Abstract

Water distribution networks (WDNs) need restructuring/sectorization into District Metered Areas (DMAs) depicting smaller communities for ease in ensuring equitable water distribution and pressure management. DMA demarcation also helps in systems operation and management, apart from leak and contaminant localization. Many different strategies for DMA demarcation are in use, as none is established to be universally superior. Hence, there is ambiguity in the choice of a strategy for DMA demarcation. A WDN can be viewed as a complex network due to strong interconnections among its components and imposed limitations (being a 2D network). Against this backdrop, the recent decade witnessed the use of community detection approaches from complex network theory (CNT) for DMA demarcation. Community detection is a very basic yet pivotal task in the field of CNT. Modularity maximization is the most widely used approach for community detection. The modularity index defines the quality of the subgraphs or communities delineated from a network.
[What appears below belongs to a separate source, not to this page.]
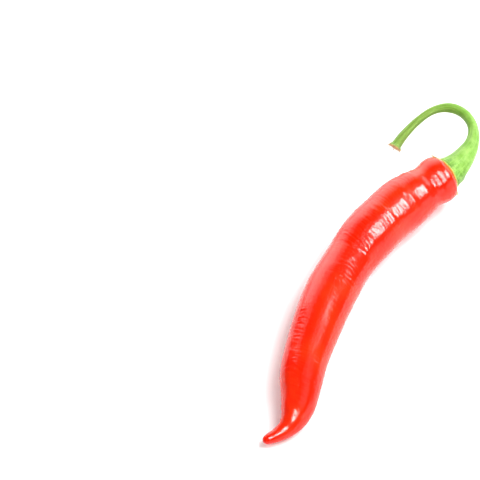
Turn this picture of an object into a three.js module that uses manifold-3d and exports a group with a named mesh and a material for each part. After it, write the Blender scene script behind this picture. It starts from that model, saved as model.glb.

In the case of a WDN, some nodes may be shared by more than one DMA, in which case the conventional and existing variants of the modularity index cannot be used for assessing the quality of the delineated DMAs. A more comprehensive community (DMA) detection procedure must incorporate such nodes with multiple associations among communities. Facilitating this, the present study proposes a comprehensive approach for DMA demarcation in large and complex WDNs considering a weighted modularity index. Edge weights are assigned to incorporate the hydraulic behaviour of a network and the association of nodes among various communities. The efficacy of the proposed approach vis-à-vis existing methods is demonstrated through a case study on a benchmark WDN. Effective demarcation of DMAs helps in their prioritization (based on the existing network level measures) to devise mitigation strategies for improving their performance.